By Chamu Wilson –
Controversial musical, Paleho, is set to set tongues wagging at the 20th edition of the Mangaung Arts and Culture Festival (MACUFE) with performances at the Andre Huguenet stage from the 4th to the 5th of October.
Having enjoyed success on different stages across South Africa, Paleho, SeSotho for running away, will afford Free State residents and Macufe revellers a chance to peep into the goings-on at the highly guarded and controversial female initiation schools. A story about a runaway young girl who finds herself at the initiation school, Paleho is an entirely Free State production which was first initiated in 2009.
“The play is about this girl on a quest of self-identity being raised between a background of religion and going back into the initiation school. Throughout the play, the audience is drawn into a sacred world of drama of BaSotho female initiation where this young girl is thrown into by fate,” explained Lebo Leisa, the producer and director of Paleho.
According to Leisa, the motivation behind her going into a sacred area of female initiation that is often shrouded in mystery, awe, controversy and sheer misunderstanding was the need to tell “our own stories” instead of waiting for someone from another culture or country to come and distort it.
“We are BaSotho, this is who we are and we need to tell our own stories. When we started, it was difficult to tap into this subject because of the high wall that has been built around it. But I must say we have been receiving very positive reviews because the storyline itself is not mainly based on female initiation but it’s just that the main actor’s journey takes her through the initiation school,” said Leisa.
Paleho has 13 cast members. The play has since been adapted into a book and, according to Leisa, by 2019, a film based on the play should be showing on the big screens.
Mannini Nkata, who plays the role of Paleho, the runaway girl, says the play taught her a lot about her own Sotho culture.
“Playing the part of Paleho has been a bit challenging for me. Firstly, the character Paleho is almost a decade younger than me but she has been through a lot. And secondly, I have never been to an initiation school so I had to do a lot of research to be able to understand the subject,” Nkata explained.
The actor added that the play helped open her eyes to the secrets of the Sotho culture.
“Through Paleho, I have learnt a lot about my Sotho culture. It has taught me to be more rooted in my culture because when one doesn’t understand who they are, everything becomes difficult to achieve,” said Nkata.
Veteran actor, Nthabiseng Mojaki, who plays Manoko, the initiation school teacher in Paleho, says this was the most challenging role she has had to play in her acting career.
“This was the most challenging role I have ever played because the character is very different to me. She is ruthless, something I am not and everything was a bit overwhelming for me. It tested me to the core.
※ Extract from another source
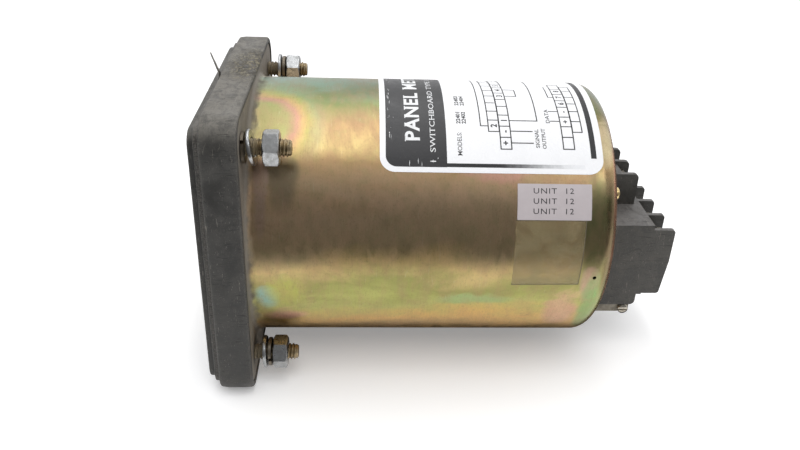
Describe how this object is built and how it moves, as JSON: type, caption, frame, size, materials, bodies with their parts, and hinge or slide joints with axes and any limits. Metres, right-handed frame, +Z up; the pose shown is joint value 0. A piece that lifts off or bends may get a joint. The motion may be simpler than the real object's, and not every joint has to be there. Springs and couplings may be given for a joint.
{
  "type": "analog dial electric meter",
  "caption": "Switchboard panel meter: square bezel with round dial and pointer, long plated steel barrel behind it, stud mounting and stacked rear screw terminals.",
  "frame": {"origin": "on the barrel's axis, in the plane of the bezel's rear rim, which is the face that lies on the panel", "axes": "+Y runs back along the barrel from the panel to the terminals and the dial faces -Y; +Z is up as the dial is read; +X is to the right of someone reading the dial"},
  "size_m": [0.111, 0.1812, 0.1179],
  "materials": {
    "bezel_phenolic": "matte",
    "cover_phenolic": "satin",
    "window_glass": "gloss",
    "gasket_rubber": "matte",
    "blackened_steel": "satin",
    "seal_wire_steel": "satin",
    "adjuster_plastic": "gloss",
    "spring_steel": "satin",
    "yellow_zinc": "satin",
    "stud_brass": "satin",
    "bright_zinc": "satin",
    "dark_steel": "satin",
    "label_stock": "matte",
    "clear_film": "gloss",
    "block_phenolic": "matte",
    "contact_brass": "satin",
    "nickel_plate": "satin",
    "screw_brass": "satin",
    "spacer_alloy": "satin",
    "board_green": "satin",
    "lamination_steel": "matte",
    "winding_tape": "satin",
    "ring_tape": "satin",
    "copper_wire": "satin",
    "capacitor_sleeve": "gloss",
    "chip_black": "satin",
    "connector_ivory": "satin",
    "ribbon_grey": "satin",
    "lead_red": "satin",
    "base_alloy": "satin",
    "soft_iron": "satin",
    "magnet_alloy": "matte",
    "bridge_brass": "satin",
    "spring_bronze": "satin",
    "pointer_black": "matte",
    "staff_steel": "polished",
    "dial_white": "matte"
  },
  "bodies": {
    "case": {"bezel": "bezel_phenolic", "front_cover": "cover_phenolic", "window": "window_glass", "window_gasket": "gasket_rubber", "cover_screws": "blackened_steel", "seal_wire": "seal_wire_steel", "case_can": "yellow_zinc", "mounting_flange": "yellow_zinc", "mounting_studs": "stud_brass", "small_nuts": "bright_zinc", "flat_washers": "bright_zinc", "lock_washers": "dark_steel", "stud_nuts": "bright_zinc", "wiring_label": "label_stock", "id_sticker": "label_stock", "clear_tail": "clear_film", "terminal_block_upper": "block_phenolic", "terminal_block_lower": "block_phenolic", "terminal_contacts": "contact_brass", "clamp_plates": "nickel_plate", "terminal_screws": "nickel_plate", "earth_tab": "bright_zinc", "earth_screw": "nickel_plate", "rear_screws": "screw_brass", "tie_rods": "bright_zinc", "spacer_tubes": "spacer_alloy", "chassis_plate": "bright_zinc", "power_board": "board_green", "main_board": "board_green", "transformer_core": "lamination_steel", "transformer_winding": "winding_tape", "current_transformers": "ring_tape", "primary_links": "copper_wire", "capacitors": "capacitor_sleeve", "logic_chips": "chip_black", "board_connectors": "connector_ivory", "ribbon_cable": "ribbon_grey", "movement_leads": "lead_red", "movement_base": "base_alloy", "movement_screws": "bright_zinc", "pole_ring": "soft_iron", "core_ring": "soft_iron", "magnet": "magnet_alloy", "rear_bridge": "base_alloy", "jewel_screws": "bridge_brass", "jewel_lock_nuts": "bridge_brass", "rear_hairspring": "spring_bronze", "bridge_posts": "bridge_brass", "front_bridge": "bridge_brass", "dial_plate": "dial_white", "dial_posts": "bright_zinc", "pointer_stops": "spring_steel"},
    "pointer_assembly": {"pointer": "pointer_black", "pointer_staff": "staff_steel", "moving_coil": "copper_wire", "balance_weight": "bridge_brass"},
    "zero_lever_group": {"zero_lever": "spring_bronze", "front_hairspring": "spring_bronze"},
    "adjuster_group": {"zero_adjuster": "adjuster_plastic", "adjuster_ring": "spring_steel"}
  },
  "joints": [
    {"name": "pointer_sweep", "type": "hinge", "parent": "case", "child": "pointer_assembly", "pos_m": [0, 0, 0], "axis": [0, 1, 0], "range_deg": [0, 250], "stiffness_Nm_per_rad": 0.000005, "springref_deg": -17.19},
    {"name": "zero_adjuster_turn", "type": "hinge", "parent": "case", "child": "adjuster_group", "pos_m": [0, -0.012, -0.04], "axis": [0, 1, 0], "range_deg": [-45, 45]},
    {"name": "zero_lever_turn", "type": "hinge", "parent": "case", "child": "zero_lever_group", "pos_m": [0, -0.011, 0], "axis": [0, 1, 0], "range_deg": [-2, 2]}
  ],
  "couplings": [
    {"joint": "zero_lever_turn", "follows": "zero_adjuster_turn", "ratio": -0.038}
  ]
}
“But as a person, I have learnt a lot. Through the character, I got to understand that the deep secrets that we keep inside, have a way of influencing us and turning us into very hard and cruel people. It’s only when the secrets come out, that we can be able to understand the behaviour of some people,” said Mojaki.
The winner of the Standard Bank Standing Ovation at Grahamstown in 2016, Paleho has been performed since 2015 at such prestigious platforms as Botho Pan African Arts Festival in Durban, Cape Town Spiritual Arts Festival, Maiteso Festival in Botswana, Lesotho Matjhabeng International College as well as the State Theatre.
After their performance at Macufe, the cast will head to the South African State Theatre where the play will be performed from 13 October to 5 November.